What's interesting here is that setting up the initial team wouldn't work long term:

In this example it quickly became apparent that simply sharing existing adaptive capacity would consume it and that sustaining the ability to share adaptive capacity requires resources and attention. The individuals and their expertise need to be replenished. Indeed the cadre of experts from which the group was drawn is itself continually changing. Given the rapid pace of change in this domain what constitutes useful expertise will continue to evolve. Whether the approach is durable is very much an open question.

These features suggest that successful resilience engineering may – at least at present – depend on identifying and exploiting situations and resources that are already well configured.

They then provide table 3, which is probably the perfect TL:DR; to the article:

Table 3 from the paper defining key characteristics: tempo and magnitude of challenges, duration and character of challenges, local resources, communication between units, and interruptible task milieu.

Woods’ theory of graceful extensibility predicts that resilience will appear as individual “units of adaptive behavior” exhaust their own adaptive capacity and obtain additional capacity from other units in their network. This means that it's not about being able to sustain all challenges for each individual unit (person or team or whatever), but about being able to recognize you're going out of capacity, and then getting help and readjusting how tasks are accomplished.

The unit here is a team of people that, from time to time, is required to cope with an incident.

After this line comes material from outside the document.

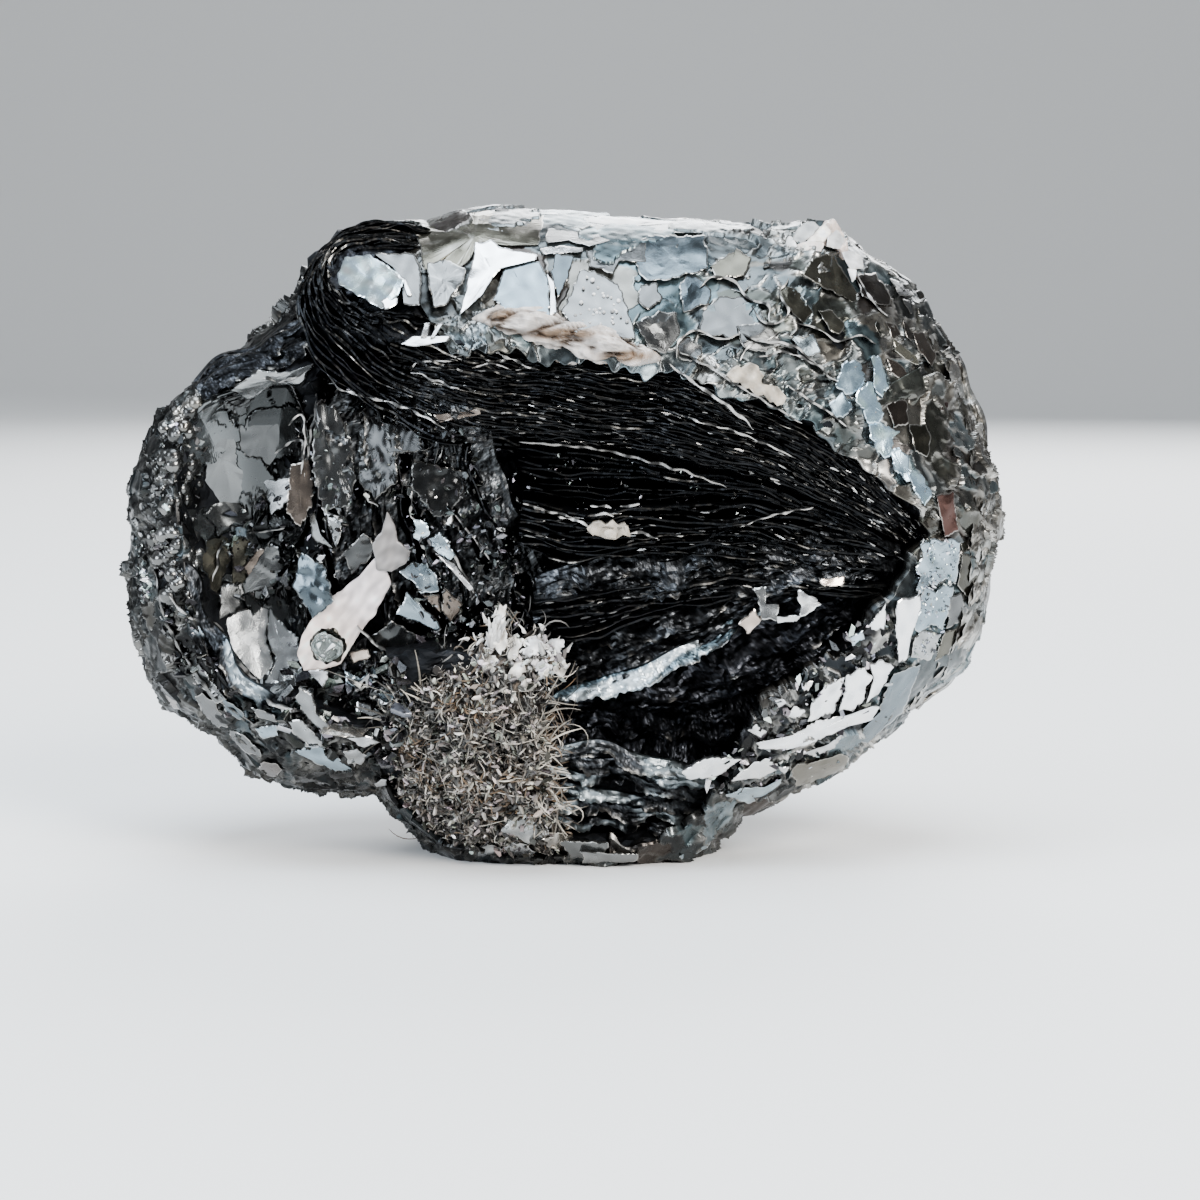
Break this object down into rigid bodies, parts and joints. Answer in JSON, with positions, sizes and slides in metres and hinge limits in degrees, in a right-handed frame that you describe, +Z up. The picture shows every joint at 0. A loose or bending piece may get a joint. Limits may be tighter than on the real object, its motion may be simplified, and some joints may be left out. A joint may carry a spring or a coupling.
{
  "type": "molybdenite specimen",
  "caption": "Rounded nodule of foliated lead-grey molybdenite, broken open at the front to show thin leaves, with a little quartz, a pale blade and a fibrous mat.",
  "frame": {"origin": "middle of the flat resting face under the foot, on the surface that the specimen stands on", "axes": "+X to the viewer's right along the longest extent, +Y away from the viewer (the broken-open front faces -Y), +Z up"},
  "size_m": [0.0708, 0.037, 0.0523],
  "materials": {
    "molybdenite": "bright metallic cleavage faces, near-black between the leaves, olive and brown tarnish on the shell",
    "quartz": "cream, sugary, slightly translucent",
    "pale_mica": "pinkish beige, satin",
    "clear_quartz": "clear, glossy",
    "fibre": "dry matted needles, tan to grey-brown with cream tufts",
    "ochre": "dull ochre"
  },
  "bodies": {
    "root": {"molybdenite": "molybdenite", "quartz_seam": "quartz", "pale_blade": "pale_mica", "quartz_bead": "clear_quartz", "fibre_mat": "fibre", "quartz_tip": "quartz", "seam_grain": "quartz", "leaf_grain": "quartz", "ochre_grain": "ochre"}
  },
  "joints": []
}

When an incident threatens to exhaust that group’s capacity it can obtain support from those in surrounding units.

They provide this little image, where 'UAB' stands for "Unit of Adaptive Behavior" and sort of graphically puts the 'support' from a neighbouring unit:

Fig. 1. Schematic of resilience as sharing of adaptive capacity; with a UAB pusing the support from a neighboring unit

This image is purposefully drawn to look general like that, because it could apply as well to teams pushing on the operational boundaries as it would to Osteocytes communicating to control bone remodelling.

They conclude:

Graceful extension of the group’s capacity to respond is an expression of resilience. What makes the example a case of resilience engineering is the deliberate, iterative, and empirically based creation and modification of a method to make that makes the expression of resilience–the sharing of adaptive capacity–efficient, effective, and–most of all–sustainable.

The resilience engineering described in the example is the deliberate adjustment of adaptive capacity sharing. The organization engineered a way for sharing to take place. This was originally driven by an economic concern – the need to keep the operational cost of managing incidents in check. Over time, the engineering has refined the sharing to make it better and more efficient. The engineering also set up the conditions needed to replace and grow the adaptive capacity.

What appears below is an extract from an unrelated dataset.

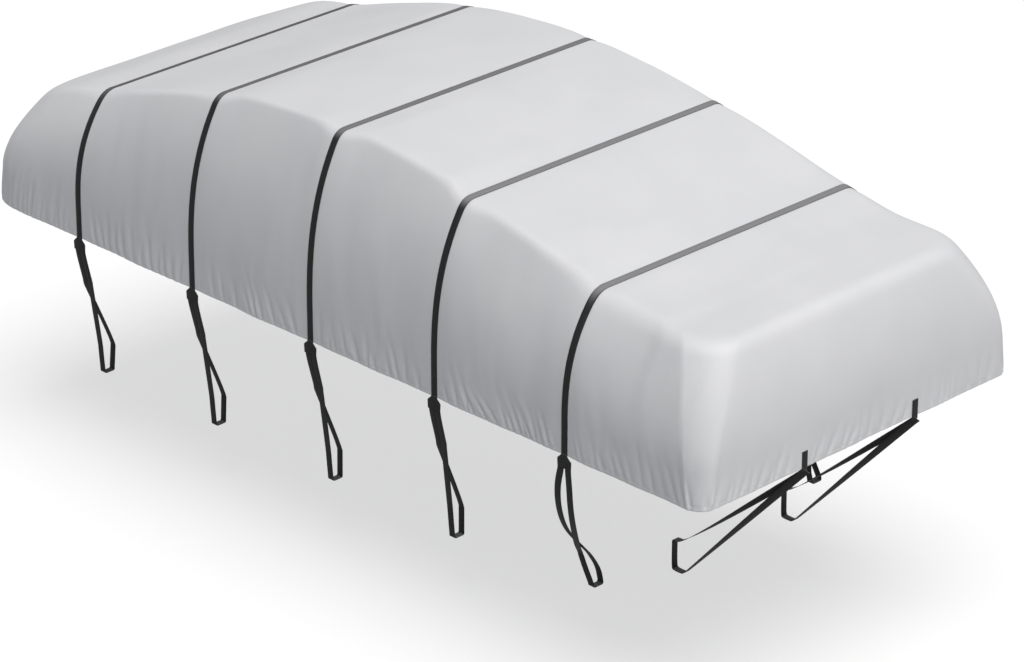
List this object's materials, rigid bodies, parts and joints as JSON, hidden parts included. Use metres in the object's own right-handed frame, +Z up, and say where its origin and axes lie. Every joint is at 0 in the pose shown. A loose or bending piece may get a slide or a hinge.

They state that given the right conditions, resilience engineering is already taking place in these organizations and could orient more practical studies of these approaches. It also hints at ways contexts could be shaped to either enhance or protect these properties.

I know it's one of the things we do at work sometimes, where we don't try to remove all incidents—they're part of a healthy tempo—and a period of calm with nothing is something I interpret as a signal to do simulations and chaos engineering.